Conversion, said C. G. Jung, often involves a collapse of the ego, a discovery that one’s ego is not sufficient for life. Or, to borrow an image from Poet Laureate Kay Ryan, if one has made for oneself a life raft, it can be hard to give that craft a graceful hull.

Will the change that comes upon Peter in his boat carry into his soul? Will that flurry of baptismal dunking turn around Peter’s heart to belong to God, make whole the heart that betrayed, convert Peter to whole-hearted commitment and service?

This will be shown, says Jesus, not by Peter’s words but in Peter’s life. A converted life, he says, will show itself in feeding my lambs, tending my sheep, feeding my sheep.

The order here matters. First Jesus feeds us, then he asks us to feed others. What God expects, God enables. Grace is given before responsibility. God’s abundance inspires our gratitude and releases our generosity. We love because God first loves us.

The order here matters. “After this,” we are told, Jesus said to Peter, “Follow me.”

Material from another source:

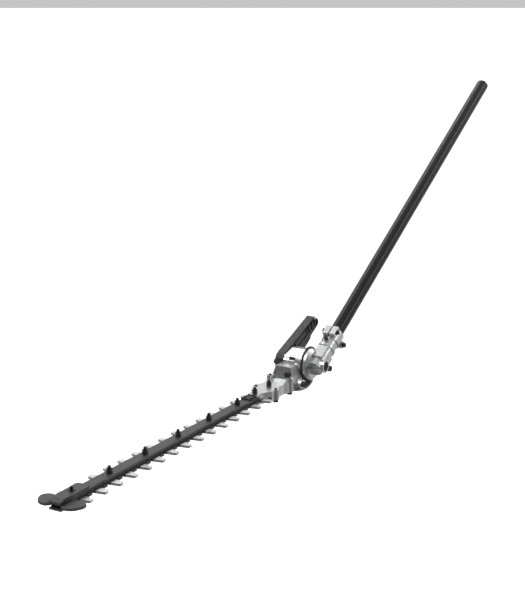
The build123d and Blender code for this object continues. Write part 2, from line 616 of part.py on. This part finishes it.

“First, know me enough… know your heart enough… and follow me. You will find the rest.”

First, he makes himself known, shows his mercy and his love, reveals enough of his nature that one desires to follow him, and follow him as he is, not a distorted image of him. First, he gives himself, then he asks of us.

What Chloe desires, she already has, by his self-giving. In the action of her baptism, Christ’s people seal and celebrate his promise’s fulfillment, well underway even before she claims it, his promise to be with her always, to the end of time and beyond.

In the action of her baptism, Chloe will claim his promise and respond with promises of her own. It is for us to encourage her—and each other—to keep claiming his promise, and, by grace, to keep the vows we make.

(Richard Wilbur’s verse is excerpted from his poem “A Wedding Toast”, found in his “New and Collected Poems”, Harcourt Brace Jovanovich, 1988, p. 61.)